After shakedown, PC-1136 operated out of Miami, and Key West, Florida, while receiving anti-submarine warfare training. Departing from Key West on 1 January 1944, she steamed via the Panama Canal and the Society and Tonga Islands to arrive at Nouméa, New Caledonia, on 12 March for duty as patrol and escort ship. From 27 March to 1 April, she escorted merchant ships to Guadalcanal and then sailed the following day to Efate as escort for the ammunition ship . Arriving on 4 April, she steamed next day to Espiritu Santo to escort a merchant tanker to Guadalcanal.

PC-1136 reached Guadalcanal on 8 April, and for almost two months she continued intermittent convoy escort and ASW patrol duties out of the Solomons to New Caledonia and the New Hebrides. Departing in convoy on 31 May, she arrived at Kwajalein, Marshall Islands on 6 June to prepare for the invasion of Guam. Assigned to Task Group 58.1, she sailed on 9 June, arriving east of the Marianas on 22 June. After patrolling east of Saipan, she returned to Kwajalein on 5 July. Between 15 and 21 July she steamed to Guam, where she served as amphibious control ship during the landings. After screening offshore transports during the next week, she departed for the Marshalls on 28 July and arrived at Eniwetok on 3 August. Between 5 and 13 August, she sailed to Saipan as a convoy escort. For almost seven months she operated between the Marshals and the Marianas, escorting merchant ships and searching for enemy submarines. She departed Guam on 3 March 1945, touched at Eniwetok and arrived at Pearl Harbor on 18 March.
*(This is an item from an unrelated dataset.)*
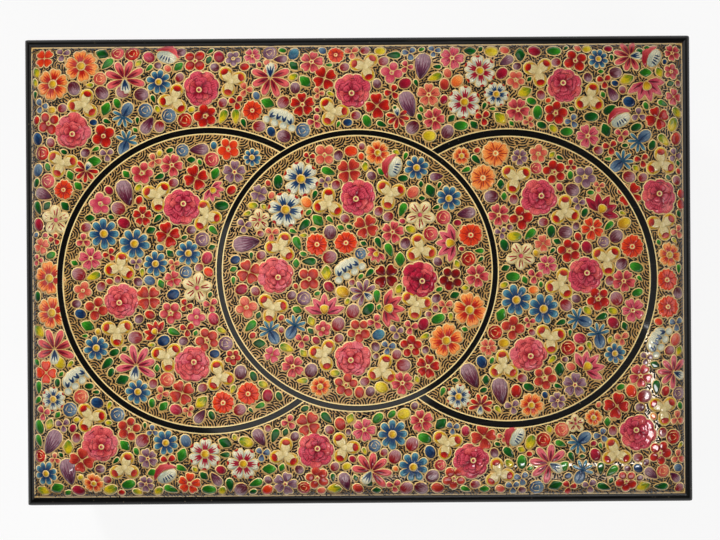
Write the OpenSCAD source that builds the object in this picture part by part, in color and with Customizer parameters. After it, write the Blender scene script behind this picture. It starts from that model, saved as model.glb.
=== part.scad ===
// Painted papier mache box with a lift-off cushion lid.
// Millimetres. The origin is the middle of the underside, +X runs along the length, +Y to the
// back and +Z up. The boards are layered paper, mitred and glued at the corners; round mouldings
// of rolled paper cover every edge, and a neck inside the base locates the lid.

/* [Box] */
// Length of the closed box over its edge mouldings
box_length = 254; // [240:1:300]
// Width of the closed box over its edge mouldings
box_width = 178; // [160:1:210]
// Height of the closed box to the middle of its lid
box_height = 76; // [60:1:110]
// Radius of the outer corners of the mouldings, seen from above
moulding_corner = 1.8; // [1:0.1:2.4]
// Radius of the upright corners of the painted walls
wall_corner = 1.0; // [0.6:0.1:1.6]

/* [Base] */
// Thickness of the layered board of the base
board = 4; // [3:0.1:5]
// Height of the moulding round the foot
foot_moulding = 8; // [6:0.2:10]
// Height of the moulding under the seam
base_moulding = 6.4; // [5:0.2:8]
// How far the base's upper moulding stands proud of the wall
base_moulding_proud = 3.0; // [2:0.1:3.2]

/* [Neck] */
// Thickness of the neck strips
neck_board = 2.2; // [1.6:0.1:3]
// Height of the neck strips
neck_height = 31; // [20:1:36]
// How far the neck stands above the seam
neck_stand = 6.6; // [4:0.2:7]
// Gap between the neck and the lid's walls
lid_play = 0.3; // [0.2:0.05:0.5]

/* [Lid] */
// Height of the lid's walls and of the moulding that covers them
lid_moulding = 8; // [7.4:0.2:10]
// How far the lid and foot mouldings stand proud of the walls
moulding_proud = 3.6; // [2.6:0.1:3.8]
// Gap of the seam between the lid and the base
seam = 0.3; // [0.2:0.05:0.4]
// Upright edge of the lid's top board, above the walls
crown_lip = 1.2; // [0.8:0.1:2]
// Thickness of the lid's top board at the middle
crown_board = 3.2; // [2.6:0.1:4]
// Height of the cushion's rolled edge
roll_height = 7; // [5:0.1:8]
// Width of the cushion's rolled edge, seen from above
roll_width = 18; // [14:0.5:22]
// Extra rise of the lid's middle over its edges
crown_rise = 1.5; // [0.8:0.1:2]

/* [Rings] */
// How far the lacquer of a ring stands up
ring_relief = 0.25; // [0.2:0.05:0.5]
// Radius of the middle ring at the middle of its band
middle_ring_radius = 51.5; // [46:0.5:54]
// Width of the middle ring's band
middle_ring_width = 1.9; // [1.4:0.1:2.6]
// Radius of the left ring
left_ring_radius = 56; // [50:0.5:58]
// Width of the left ring's band
left_ring_width = 2.1; // [1.4:0.1:2.6]
// Radius of the right ring
right_ring_radius = 54.5; // [50:0.5:57]
// Width of the right ring's band
right_ring_width = 2.4; // [1.4:0.1:2.6]
// Centre of the left ring, to the left of the lid's middle
left_ring_out = 55.3; // [50:0.1:56]
// Centre of the right ring, to the right of the lid's middle
right_ring_out = 56.3; // [50:0.1:57]
// How far the side rings sit towards the front, where the painter's compass stood
side_ring_forward = 3.4; // [0:0.1:6]

/* [Hidden] */
$fn = 64;

// The wall outline is the outer face of the painted boards
wall_length = box_length - 2 * moulding_proud;
wall_width = box_width - 2 * moulding_proud;

// The seam is where the base ends and the lid begins
crown_height = crown_lip + roll_height + crown_rise;
lid_walls_top = box_height - crown_height;
lid_bottom = lid_walls_top - lid_moulding;
base_top = lid_bottom - seam;
neck_top = base_top + neck_stand;
lid_board = board - lid_play;

// The hollow under the crown begins this far in from its edge
hollow_inset = board + 1;

// The rolled edge of the cushion: how early it leaves the level, and how steeply it ends
roll_ease = 2.2;
roll_power = 0.59;

// Rows of points across a rolled edge, and across the level part each way
roll_steps = 9;
level_steps_x = 14;
level_steps_y = 9;
// Rows crowd towards the edge by this power
roll_crowding = 1.8;

// Steps of the small upright corner arcs, and of a whole ring
corner_steps = 4;
ring_steps = 96;

// Each ring is a centre, a radius and a width on the lid
middle_ring = [0, 0, middle_ring_radius, middle_ring_width];
left_ring = [-left_ring_out, -side_ring_forward, left_ring_radius, left_ring_width];
right_ring = [right_ring_out, -side_ring_forward, right_ring_radius, right_ring_width];

// Spare length of a cutting shape past the strip that it mitres
spare = 1;

black = "#17150f";
board_gold = "#b08f4e";
wall_gold = "#a88646";

// Sides, each with the turn that brings its outward direction from +Y
back = 0;
left = 90;
front = 180;
right = 270;

function across(side) = side == back || side == front ? wall_width / 2 : wall_length / 2;
function along(side) = side == back || side == front ? wall_length : wall_width;

// Plan of a mitred strip. depth runs outward from the wall outline, and the outer corners are
// rounded, with half of each corner's arc on each strip.
function strip_plan(run, inner, outer, corner) =
    let (far = run / 2 + outer - corner, step = 45 / corner_steps)
    concat(
        [[-(run / 2 + inner), inner], [run / 2 + inner, inner]],
        [for (i = [0 : corner_steps])
            [far + corner * cos(45 + i * step), outer - corner + corner * sin(45 + i * step)]],
        [for (i = [0 : corner_steps])
            [-far + corner * cos(90 + i * step), outer - corner + corner * sin(90 + i * step)]]);

module on_side(side) {
    rotate([0, 0, side]) translate([0, across(side), 0]) children();
}

// A flat mitred board on one side
module side_board(side, inner, outer, bottom, top, corner) {
    on_side(side) translate([0, 0, bottom]) linear_extrude(height = top - bottom)
        polygon(strip_plan(along(side), inner, outer, corner));
}

// A profile run along one side and mitred at both ends. The profile is drawn with its own X
// outward from the wall outline and its Y up.
module side_run(side, inner, outer, bottom, top, corner) {
    intersection() {
        on_side(side) rotate([90, 0, 90]) translate([0, 0, -along(side)])
            linear_extrude(height = 2 * along(side)) children();
        side_board(side, inner, outer, bottom - spare, top + spare, corner);
    }
}

// Half-round moulding of rolled paper, glued to the outside of a wall
module moulding(side, bottom, height, proud) {
    radius = height / 2;
    color(black) side_run(side, 0, proud, bottom, bottom + height, moulding_corner)
        intersection() {
            translate([proud - radius, bottom + radius]) circle(r = radius);
            translate([0, bottom]) square([proud, height]);
        }
}

module foot_moulding_run(side) {
    moulding(side, 0, foot_moulding, moulding_proud);
}

module base_moulding_run(side) {
    moulding(side, base_top - base_moulding, base_moulding, base_moulding_proud);
}

module lid_moulding_run(side) {
    moulding(side, lid_bottom, lid_moulding, moulding_proud);
}

// Neck strip: stands above the seam, with a rounded top edge that leads the lid on
module neck(side) {
    outer = -board;
    round_top = neck_board / 2;
    bottom = neck_top - neck_height;
    color(black)
        side_run(side, outer - neck_board, outer, bottom, neck_top, wall_corner) union() {
            translate([outer - neck_board, bottom])
                square([neck_board, neck_height - round_top]);
            translate([outer - round_top, neck_top - round_top]) circle(r = round_top);
        }
}

module base_wall(side) {
    color(wall_gold) side_board(side, -board, 0, board, base_top, wall_corner);
}

// The floor board reaches under the walls, to the wall outline
module base_floor() {
    x = wall_length / 2 - wall_corner;
    y = wall_width / 2 - wall_corner;
    corners = [[x, y], [-x, y], [-x, -y], [x, -y]];
    step = 45 / corner_steps;
    color(black) linear_extrude(height = board) polygon(
        [for (k = [0 : 3]) for (i = [0 : 2 * corner_steps])
            corners[k] + wall_corner * [cos(90 * k + i * step), sin(90 * k + i * step)]]);
}

module lid_wall(side) {
    color(black) side_board(side, -lid_board, 0, lid_bottom, lid_walls_top, wall_corner);
}

// Share of the rolled edge's height at a distance in from the edge
function roll(distance, width) =
    distance <= 0 ? 0 :
    distance >= width ? 1 :
    pow(1 - pow(1 - distance / width, roll_ease), roll_power);

function dome(x, y) =
    (1 - pow(2 * x / wall_length, 2)) * (1 - pow(2 * y / wall_width, 2));

// Heights of the crown's top and of the hollow under it, above the lid's walls
function crown_top(x, y) =
    crown_lip + crown_rise * dome(x, y) + roll_height
    * roll(wall_length / 2 - abs(x), roll_width) * roll(wall_width / 2 - abs(y), roll_width);

function crown_under(x, y) =
    (crown_lip + roll_height - crown_board + crown_rise * dome(x, y))
    * roll(wall_length / 2 - hollow_inset - abs(x), roll_width - hollow_inset)
    * roll(wall_width / 2 - hollow_inset - abs(y), roll_width - hollow_inset);

// Rows across the crown, close together where it rolls over
function rows(size, level_steps) =
    let (level = size / 2 - roll_width)
    concat(
        [for (i = [0 : roll_steps - 1]) -size / 2 + roll_width * pow(i / roll_steps, roll_crowding)],
        [for (i = [0 : level_steps]) -level + 2 * level * i / level_steps],
        [for (i = [roll_steps - 1 : -1 : 0])
            size / 2 - roll_width * pow(i / roll_steps, roll_crowding)]);

module lid_crown() {
    xs = rows(wall_length, level_steps_x);
    ys = rows(wall_width, level_steps_y);
    nx = len(xs);
    ny = len(ys);
    under = nx * ny;
    points = concat(
        [for (x = xs) for (y = ys) [x, y, lid_walls_top + crown_top(x, y)]],
        [for (x = xs) for (y = ys) [x, y, lid_walls_top + crown_under(x, y)]]);
    top_faces = [for (i = [0 : nx - 2]) for (j = [0 : ny - 2]) for (half = [0, 1])
        let (a = i * ny + j, b = a + 1, c = a + ny, d = c + 1)
        half == 0 ? [a, b, d] : [a, d, c]];
    under_faces = [for (f = top_faces) [f[2] + under, f[1] + under, f[0] + under]];
    // Once round the edge of the grid, and down its upright lip
    rim = concat(
        [for (i = [0 : nx - 2]) i * ny],
        [for (j = [0 : ny - 2]) (nx - 1) * ny + j],
        [for (i = [nx - 1 : -1 : 1]) i * ny + ny - 1],
        [for (j = [ny - 1 : -1 : 1]) j]);
    lip_faces = [for (k = [0 : len(rim) - 1]) for (half = [0, 1])
        let (a = rim[k], b = rim[(k + 1) % len(rim)])
        half == 0 ? [a, b, b + under] : [a, b + under, a + under]];
    color(board_gold) polyhedron(points = points,
        faces = concat(top_faces, under_faces, lip_faces));
}

// Angle each side of the line between two rings' centres at which a circle offset from ring r
// meets the outer edge of ring other
function meeting(r, other, offset) =
    let (reach = norm([r[0] - other[0], r[1] - other[1]]),
         edge = other[2] + other[3] / 2,
         own = r[2] + offset)
    acos((reach * reach + own * own - edge * edge) / (2 * reach * own));

// A raised band of lacquer that follows the crown. It runs all the way round, or it stops at
// ring other, with its ends cut to that ring's edge.
module ring_band(r, other) {
    whole = other == undef;
    turn = whole ? 0 : atan2(other[1] - r[1], other[0] - r[0]);
    function gap(offset) = whole ? 0 : meeting(r, other, offset);
    steps = ceil(ring_steps * (180 - gap(0)) / 180);
    stations = whole ? steps : steps + 1;
    function place(i, offset, relief) =
        let (angle = turn + gap(offset) + (360 - 2 * gap(offset)) * i / steps,
             x = r[0] + (r[2] + offset) * cos(angle),
             y = r[1] + (r[2] + offset) * sin(angle))
        [x, y, lid_walls_top + crown_top(x, y) + relief];
    edge = r[3] / 2;
    points = [for (i = [0 : stations - 1])
        for (corner = [[-edge, 0], [edge, 0], [edge, ring_relief], [-edge, ring_relief]])
            place(i, corner[0], corner[1])];
    spans = whole ? stations : stations - 1;
    sides = [for (i = [0 : spans - 1]) for (k = [0 : 3]) for (half = [0, 1])
        let (a = 4 * i + k, b = 4 * i + (k + 1) % 4,
             c = 4 * ((i + 1) % stations) + k, d = 4 * ((i + 1) % stations) + (k + 1) % 4)
        half == 0 ? [a, b, d] : [a, d, c]];
    last = 4 * (stations - 1);
    caps = whole ? [] : [[2, 1, 0], [3, 2, 0], [last, last + 1, last + 2], [last, last + 2, last + 3]];
    color(black) polyhedron(points = points, faces = concat(sides, caps));
}

module ring_middle() {
    ring_band(middle_ring);
}

// The side rings stop at the middle ring, which lies over them
module ring_left() {
    ring_band(left_ring, middle_ring);
}

module ring_right() {
    ring_band(right_ring, middle_ring);
}

base_floor();
base_wall(front);  // base_front_wall
base_wall(back);  // base_back_wall
base_wall(left);  // base_left_wall
base_wall(right);  // base_right_wall
foot_moulding_run(front);  // foot_moulding_front
foot_moulding_run(back);  // foot_moulding_back
foot_moulding_run(left);  // foot_moulding_left
foot_moulding_run(right);  // foot_moulding_right
base_moulding_run(front);  // base_moulding_front
base_moulding_run(back);  // base_moulding_back
base_moulding_run(left);  // base_moulding_left
base_moulding_run(right);  // base_moulding_right
neck(front);  // neck_front
neck(back);  // neck_back
neck(left);  // neck_left
neck(right);  // neck_right
lid_wall(front);  // lid_front_wall
lid_wall(back);  // lid_back_wall
lid_wall(left);  // lid_left_wall
lid_wall(right);  // lid_right_wall
lid_moulding_run(front);  // lid_moulding_front
lid_moulding_run(back);  // lid_moulding_back
lid_moulding_run(left);  // lid_moulding_left
lid_moulding_run(right);  // lid_moulding_right
lid_crown();
ring_left();
ring_middle();
ring_right();
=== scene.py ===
import math
import random
from collections import deque

import bmesh
import bpy
import numpy as np
from mathutils import Matrix, Vector


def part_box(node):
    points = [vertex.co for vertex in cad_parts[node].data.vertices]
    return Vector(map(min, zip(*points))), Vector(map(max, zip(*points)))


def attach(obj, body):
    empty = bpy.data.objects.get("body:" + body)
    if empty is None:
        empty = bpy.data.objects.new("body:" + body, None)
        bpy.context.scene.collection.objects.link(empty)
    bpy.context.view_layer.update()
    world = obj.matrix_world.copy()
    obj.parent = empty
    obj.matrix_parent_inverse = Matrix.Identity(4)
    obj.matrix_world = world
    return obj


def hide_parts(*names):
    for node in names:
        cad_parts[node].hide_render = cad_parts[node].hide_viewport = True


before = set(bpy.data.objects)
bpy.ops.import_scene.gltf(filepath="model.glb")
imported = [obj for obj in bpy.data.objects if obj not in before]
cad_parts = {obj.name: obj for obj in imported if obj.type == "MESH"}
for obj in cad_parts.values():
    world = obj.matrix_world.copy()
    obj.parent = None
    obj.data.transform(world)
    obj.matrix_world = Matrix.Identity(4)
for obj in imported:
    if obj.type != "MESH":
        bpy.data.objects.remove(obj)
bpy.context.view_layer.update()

# The carcass: floor board, neck strips and lid walls are layered paper boards, glued and
# rubbed down, then brushed with black lacquer and rubbed glossy. They are the packed
# solids, and only their finish is made here.
def rgb(red, green, blue):
    """A paint's colour as the painter sees it, 0 to 255, made linear for the shader."""
    share = [c / 255 for c in (red, green, blue)]
    return [s / 12.92 if s < 0.04045 else ((s + 0.055) / 1.055) ** 2.4 for s in share] + [1.0]


def add(tree, kind, feeds=None, **settings):
    """A shader node with its settings, and with its sockets linked or set."""
    node = tree.nodes.new("ShaderNode" + kind)
    for name, value in settings.items():
        setattr(node, name, value)
    for socket, source in (feeds or {}).items():
        if isinstance(source, bpy.types.NodeSocket):
            tree.links.new(source, node.inputs[socket])
        else:
            node.inputs[socket].default_value = source
    return node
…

After overhaul and conversion to a control ship, PC-1136 sailed for the Western Pacific on 21 May. Escorting a convoy of LSTs, she reached Guam on 9 June and resumed convoy escort duties in the Marianas. She departed Guam on 6 August, touched at Ulithi and arrived at Subic Bay, Philippines on 15 August.

She was reclassified to PCC-1136 (Control submarine chaser) five days later. After steaming to Lingayen Gulf on 10 September, she escorted a convoy of LSTs to Japan, arriving at Wakayama on 19 September. Between 24 and 30 September she returned to Lingayen Gulf and during the first two days of October, she sailed to Manila.

PCC-1136 departed Manila for the Marianas on 17 October and arrived at Guam on the 22nd. On 1 November, executive officer Lt. Elden L. Beebe was reassigned as captain. For more than six months, she operated out of Guam, steaming to Saipan, Rota, Marianas, and Ulithi. She sailed for the United States on 1 May 1946 via Eniwetok and Pearl Harbor, arriving at Astoria, Oregon, on 29 May.

PCC-1136 decommissioned on 28 July 1946 and entered the Pacific Reserve Fleet. While berthed in the Columbia River, she was reclassified back to PC-1136 (Submarine chaser) on 27 October 1955. The ship was named Galena (PC-1136) on 15 February 1956, after cities in Alaska, Kansas, Illinois, Maryland, Missouri, and Ohio; all of those which were named for a native lead sulfide, the chief ore of lead. She was sold by the Navy on 11 March 1960 to Miami Ports Company and subsequently scrapped.

==Awards==
PC-1136 received one battle star for World War II service.